The dams erected as part of the building of the Rideau Canal flooded virtually every section of the route except for a remnant of the Rideau River, bypassed by a canal cut in Ottawa. Flooding depths ranged from a few cm to 13.7 m (few inches to 45 feet). Parts of the old Cataraqui River are now Colonel By Lake, River Styx, and Cranberry Lake. Part of the former White Fish River is now part of Whitefish Lake. Much of the former Jones Falls Rapids is now part of Sand Lake.

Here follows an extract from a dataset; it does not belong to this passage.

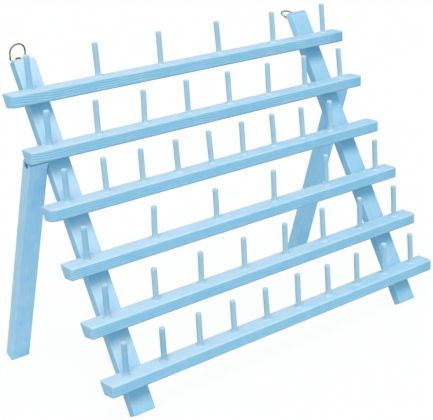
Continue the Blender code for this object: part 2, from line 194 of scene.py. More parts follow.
# Lamp, sky and floor
WHITE = (1, 1, 1, 1)
LAMP_TOWARDS = (-0.22, -0.39, 0.89)
LAMP_STRENGTH = 1.85
LAMP_SPREAD = math.radians(28)
LAMP_COLOUR = (1.0, 0.90, 0.85)
SKY_COLOUR = (0.78, 0.95, 1.0)
SKY_STRENGTH = 0.59
FLOOR_COLOUR = (0.80, 0.82, 0.83)
FLOOR_GLOW = 0.96
FLOOR_REACH = 30.0

# Strips: sizes of the copies that fill an end, the rings' ways from each end and the paint's waves
END_FILL = np.array([0.85, 0.7, 0.5, 0.3, 0.1])
END_RINGS = np.array([0.3, 0.7, 1.2, 1.9, 2.8, 3.9, 5.2, 6.8]) * MM
SWELL_WAVES = 5


# Shapes ---

def held(value):
    """Value held between 0 and 1."""
    return np.clip(value, 0, 1)


def smooth(share):
    """Share from 0 to 1 with its ends eased: 3 s^2 - 2 s^3."""
    return share * share * (3 - 2 * share)


def blend(share, first, second):
    return first + (second - first) * share


def rounding(radius, inside):
    """How far a round edge falls away, r - sqrt(r^2 - (r - d)^2), at a distance d inside it."""
    gap = np.clip(radius - inside, 0, radius)
    return radius - np.sqrt(radius ** 2 - gap ** 2)


def circle_angles(count):
    return np.linspace(0, 2 * math.pi, count, endpoint=False)


def on_board(across, up, out):
    """Board to world: up runs along the leaning uprights, out is square to their fronts.

    depth = up sin(lean) - out cos(lean), height = up cos(lean) + out sin(lean).
    """
    across, up, out = np.broadcast_arrays(across, up, out)
    depth = up * math.sin(LEAN) - out * math.cos(LEAN)
    height = up * math.cos(LEAN) + out * math.sin(LEAN)
    return np.stack([across, depth, height], -1) + np.array(BOARD_FOOT)


def on_leg(across, back, along):
    """Leg to world: along runs up the leg from its pivot, back is square to its front."""
    pivot = on_board(0.0, *PIVOT)
    across, back, along = np.broadcast_arrays(across, back, along)
    depth = back * math.cos(SPLAY) - along * math.sin(SPLAY)
    height = back * math.sin(SPLAY) + along * math.cos(SPLAY)
    return np.stack([across + BOARD_FOOT[0], depth + pivot[1], height + pivot[2]], -1)


def off_board(points):
    """Ways up the board and out from it of world points."""
    depth, height = points[:, 1] - BOARD_FOOT[1], points[:, 2] - BOARD_FOOT[2]
    up = depth * math.sin(LEAN) + height * math.cos(LEAN)
    return up, height * math.sin(LEAN) - depth * math.cos(LEAN)


def swell(a, b, reach, seed):
    """Mean of sine waves with seeded directions, phases and wavelengths near reach."""
    rng = np.random.default_rng(seed)
    total = np.zeros(np.broadcast(a, b).shape)
    for _ in range(SWELL_WAVES):
        turn, phase = rng.uniform(0, 2 * math.pi, 2)
        wave = 2 * math.pi / (reach * rng.uniform(0.6, 1.7))
        total += np.sin(wave * (a * math.cos(turn) + b * math.sin(turn)) + phase)
    return total / SWELL_WAVES


def rounded_outline(corners, radius, spacing, arc_steps=5):
    """Closed outline with round corners.

    Each side is sampled evenly. Each corner is an arc that touches both sides at
    radius * tan(half the turn) from the corner. Returns points, outward normals, the way
    round in metres and the corner share, 1 on the middle of an arc.
    """
    corners = np.array(corners, float)
    following = np.roll(corners, -1, 0)
    ahead = following - corners
    length = np.linalg.norm(ahead, axis=1)
    ahead = ahead / length[:, None]
    area = np.sum(corners[:, 0] * following[:, 1] - corners[:, 1] * following[:, 0])
    side_sign = 1.0 if area > 0 else -1.0
    turns = [
        math.atan2(into[0] * away[1] - into[1] * away[0], float(into @ away))
        for into, away in zip(np.roll(ahead, 1, 0), ahead)
    ]
    cuts = [radius * abs(math.tan(turn / 2)) for turn in turns]
    points, normals, share = [], [], []
    for index, (turn, cut) in enumerate(zip(turns, cuts)):
        into, away = ahead[index - 1], ahead[index]
        inner_in = side_sign * np.array([-into[1], into[0]])
        centre = corners[index] - into * cut + inner_in * radius
        start = math.atan2(-inner_in[1], -inner_in[0])
        angles = start + turn * np.linspace(0, 1, arc_steps + 1)
        spread = np.stack([np.cos(angles), np.sin(angles)], 1)
        points.append(centre + radius * spread)
        normals.append(spread)
        share.append(np.sin(np.linspace(0, math.pi, arc_steps + 1)))
        span = length[index] - cut - cuts[(index + 1) % len(cuts)]
        steps = max(2, int(round(span / spacing)))
        fractions = np.linspace(0, 1, steps + 1)[1:-1]
        side = corners[index] + away * (cut + span * fractions)[:, None]
        points.append(side)
        normals.append(np.repeat(-side_sign * np.array([[-away[1], away[0]]]), len(side), 0))
        share.append(np.zeros(len(side)))
    points = np.concatenate(points)
    steps_round = np.linalg.norm(np.roll(points, -1, 0) - points, axis=1)
    way = np.concatenate([[0.0], np.cumsum(steps_round)[:-1]])
    return points, np.concatenate(normals), way, np.concatenate(share)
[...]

The use of this slackwater system meant that less than 10 percent of the 202 kilometre (125 mi.) length of the Rideau Canal required man-made structures such as canal cuts and locks. The rest of the navigation way was created by flooding or by following existing lakes and rivers along the route.

Present Day
The Rideau Canal remains essentially unchanged from when it first opened for navigation in 1832. Water levels in various sections have generally fluctuated by less than 0.6 metres (2 feet) since that time. However, many of the present day expanses of flat water hide a secret. Sitting beneath them is the original pre-canal topography, including the channels of the old rivers and rapids. These can be “seen” today using modern underwater scanning equipment such as echosounders and side scan sonar. Work has begun to map this inundated topography and reveal exactly what the pre-canal Rideau looked like.

Pre-1783 Rideau Map

Ken has re-constructed the pre-settlement Rideau Route. Full descriptions of that route are included as well as map illustrations such as the above. The pre-settlement Rideau is shown on 3 maps which indicate the watershed divides, the pre-canal rivers, lakes and rapids and the various portages that canoe travellers had to take.